Da-dü-da. Manchmal reichen drei Töne, die nur handgestoppte drei Sekunden erklingen, um sich für immer in das Gedächtnis ihrer Hörer zu ohrwurmen. Wie die alte Warn-Melodie der Berliner U-Bahn, die eigentlich nur unangenehm nervte, kurz bevor der Zug abfuhr und sich seine Türen schlossen. Doch dann kam der DJ Paul Kalkbrenner, zückte in seinem Film "Berlin Calling" sein Handy und nahm den Abfahrtssound auf - ehe er um das Da-dü-da herum einen Hit bastelte.
Oder das unbeschreibliche Knarzen, mit dem ein 56k-Modem einst (digitale) Türen öffnete, um sich ins Internet zu kämpfen: unangenehmer als der U-Bahn-Sound, bislang zu Unrecht noch nicht musikalisch verarbeitet und doch unvergessen. Jenes Internet, das das Modem damals oft mit einer unendlich lang erscheinenden Einwahlprozedur zu erreichen versuchte, ist heute voll mit vor Nostalgie triefenden Artikeln zur Erinnerung an das verdammte Knarzen.

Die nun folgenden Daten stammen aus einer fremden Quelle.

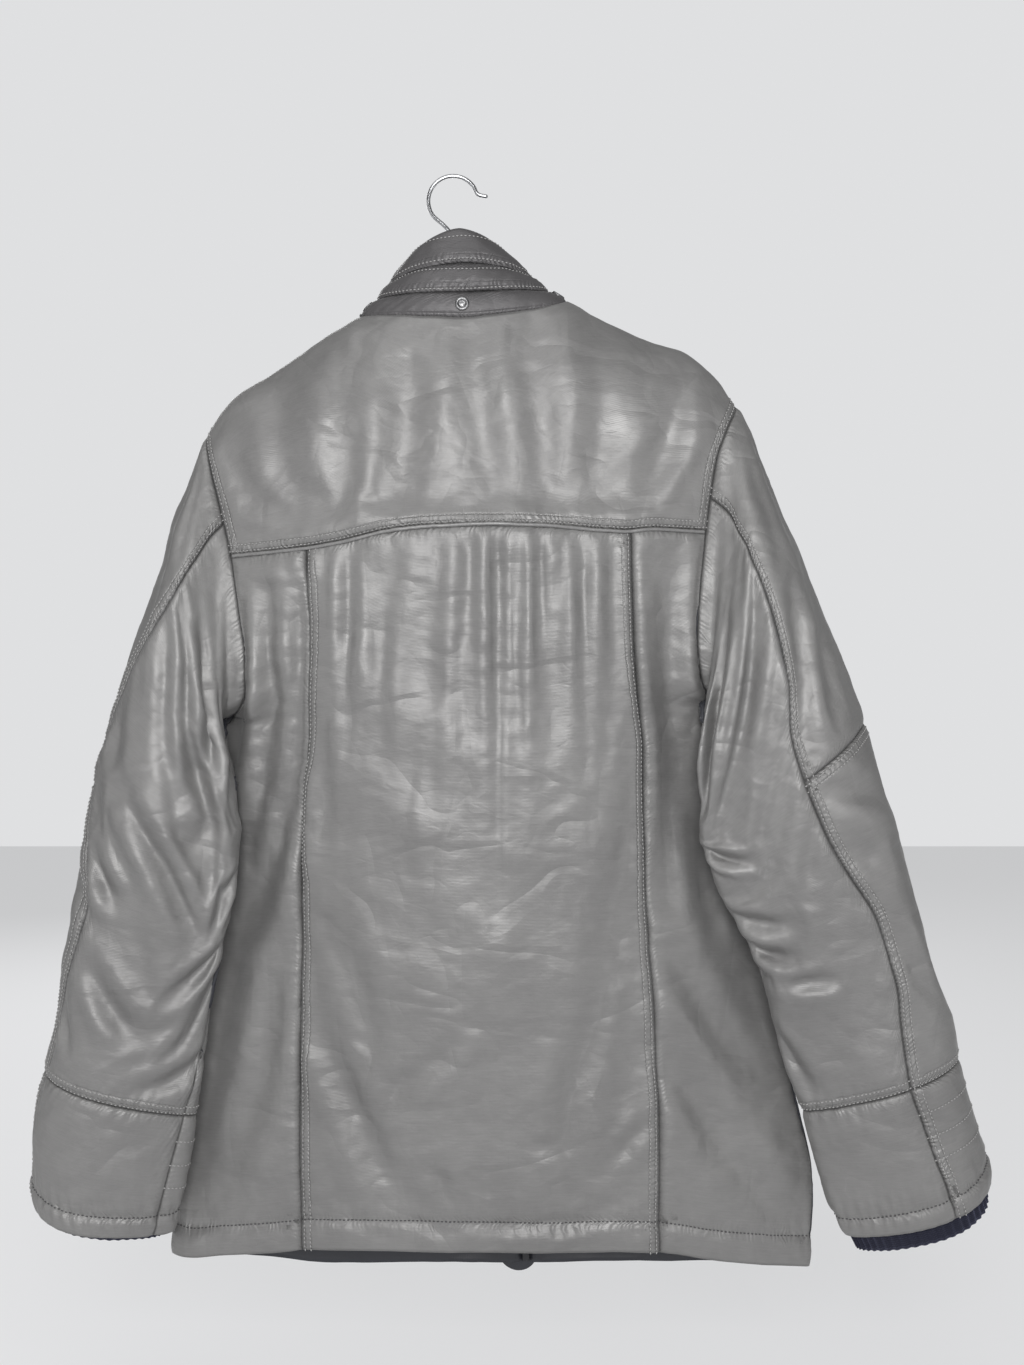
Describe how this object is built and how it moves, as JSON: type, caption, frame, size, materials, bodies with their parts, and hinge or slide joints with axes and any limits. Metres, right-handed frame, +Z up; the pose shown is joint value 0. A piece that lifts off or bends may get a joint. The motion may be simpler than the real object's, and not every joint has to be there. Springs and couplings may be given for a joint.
{
  "type": "padded jacket on a hanger",
  "caption": "Grey padded jacket with a stand-up collar, yoke and panelled sleeves, zipped up and hung by its shoulders on a hanger with a wire hook.",
  "frame": {"origin": "inner top of the hanger's hook, where the rail or peg touches it", "axes": "+Z up, the jacket's back faces -Y, +X is the wearer's right"},
  "size_m": [0.7966, 0.1201, 0.939],
  "materials": {
    "shell": "satin woven shell, fine cross ribs",
    "collar": "darker satin shell",
    "knit": "matte navy rib knit",
    "zip": "dark zip tape and teeth",
    "hanger": "plain dark hanger bar",
    "hook": "polished wire",
    "snap": "dark ring snap"
  },
  "bodies": {
    "root": {"yoke_back": "shell", "back_centre": "shell", "back_side_left": "shell", "back_side_right": "shell", "front_left": "shell", "front_right": "shell", "placket": "shell", "yoke_piping": "shell", "sleeve_under_left": "shell", "sleeve_top_upper_left": "shell", "sleeve_top_lower_left": "shell", "cuff_under_left": "shell", "cuff_top_left": "shell", "sleeve_under_right": "shell", "sleeve_top_upper_right": "shell", "sleeve_top_lower_right": "shell", "cuff_under_right": "shell", "cuff_top_right": "shell", "collar_base": "collar", "collar_middle": "collar", "collar_upper": "collar", "knit_cuff_left": "knit", "knit_cuff_right": "knit", "zip": "zip", "hanger_body": "hanger", "hanger_hook": "hook", "snap_back": "snap", "snap_left": "snap", "snap_right": "snap"}
  },
  "joints": []
}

Seit dieser Woche ist die Menschheit nun um einen bahnbrechenden Ton reicher. Versandt quasi per Audionachricht, die eigentlich zu den eher unsäglichen Erfindungen der Menschheitsgeschichte zu zählen ist. Vor allem wenn derjenige, der die Nachricht verschickt, eine an sich nichtige Botschaft in epischer Länge ausbreitet. Nun hat Perseverance, der Mars-Rover, jedem Zuhörer auf der Erde vermittelt, wie der Mars klingt - in einer rund 16-minütigen Tonaufnahme.

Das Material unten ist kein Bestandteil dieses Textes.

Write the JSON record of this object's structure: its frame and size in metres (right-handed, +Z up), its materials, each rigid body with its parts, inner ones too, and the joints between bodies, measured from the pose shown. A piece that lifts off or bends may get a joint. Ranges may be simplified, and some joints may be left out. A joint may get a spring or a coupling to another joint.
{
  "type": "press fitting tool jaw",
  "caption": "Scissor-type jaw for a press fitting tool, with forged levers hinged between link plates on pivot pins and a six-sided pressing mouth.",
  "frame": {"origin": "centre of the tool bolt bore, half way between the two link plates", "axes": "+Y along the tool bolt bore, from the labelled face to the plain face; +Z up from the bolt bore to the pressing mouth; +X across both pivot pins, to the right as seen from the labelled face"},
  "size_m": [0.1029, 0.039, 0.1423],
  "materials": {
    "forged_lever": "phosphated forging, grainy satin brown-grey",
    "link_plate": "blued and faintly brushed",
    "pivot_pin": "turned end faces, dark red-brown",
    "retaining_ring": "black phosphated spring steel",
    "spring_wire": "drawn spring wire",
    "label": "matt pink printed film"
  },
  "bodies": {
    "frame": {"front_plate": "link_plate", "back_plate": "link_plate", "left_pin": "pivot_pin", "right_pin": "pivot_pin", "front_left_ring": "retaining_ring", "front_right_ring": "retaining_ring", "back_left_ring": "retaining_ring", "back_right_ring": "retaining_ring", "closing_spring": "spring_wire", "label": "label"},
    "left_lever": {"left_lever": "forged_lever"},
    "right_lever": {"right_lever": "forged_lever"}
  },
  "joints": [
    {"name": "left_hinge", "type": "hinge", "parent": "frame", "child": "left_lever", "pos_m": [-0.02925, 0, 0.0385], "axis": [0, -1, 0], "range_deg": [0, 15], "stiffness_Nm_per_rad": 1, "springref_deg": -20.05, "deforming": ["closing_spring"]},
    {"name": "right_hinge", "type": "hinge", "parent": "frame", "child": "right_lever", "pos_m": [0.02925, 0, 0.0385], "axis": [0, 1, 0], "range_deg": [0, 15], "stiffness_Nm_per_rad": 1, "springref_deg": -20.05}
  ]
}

Menschen, die einem so etwas als Audionachricht auf dem Handy zumuten, verflucht man als Empfänger gerne mal. Hauptsache, der Sender hatte keine Mühe beim Tippen, drückt einem dafür aber eine Kassette ins Ohr, für die man sich gefälligst Zeit zu nehmen hat. Aber gut, zur Verteidigung von Perseverance sei gesagt, dass er als robotischer Mars-Rover Gefühle wie Rücksicht nicht entwickeln kann. Und dass es sich bei seiner Nachricht um die erste Aufnahme dieser Art überhaupt handelt, wie die US-Raumfahrtbehörde Nasa in der Nacht zum Donnerstag mitteilte.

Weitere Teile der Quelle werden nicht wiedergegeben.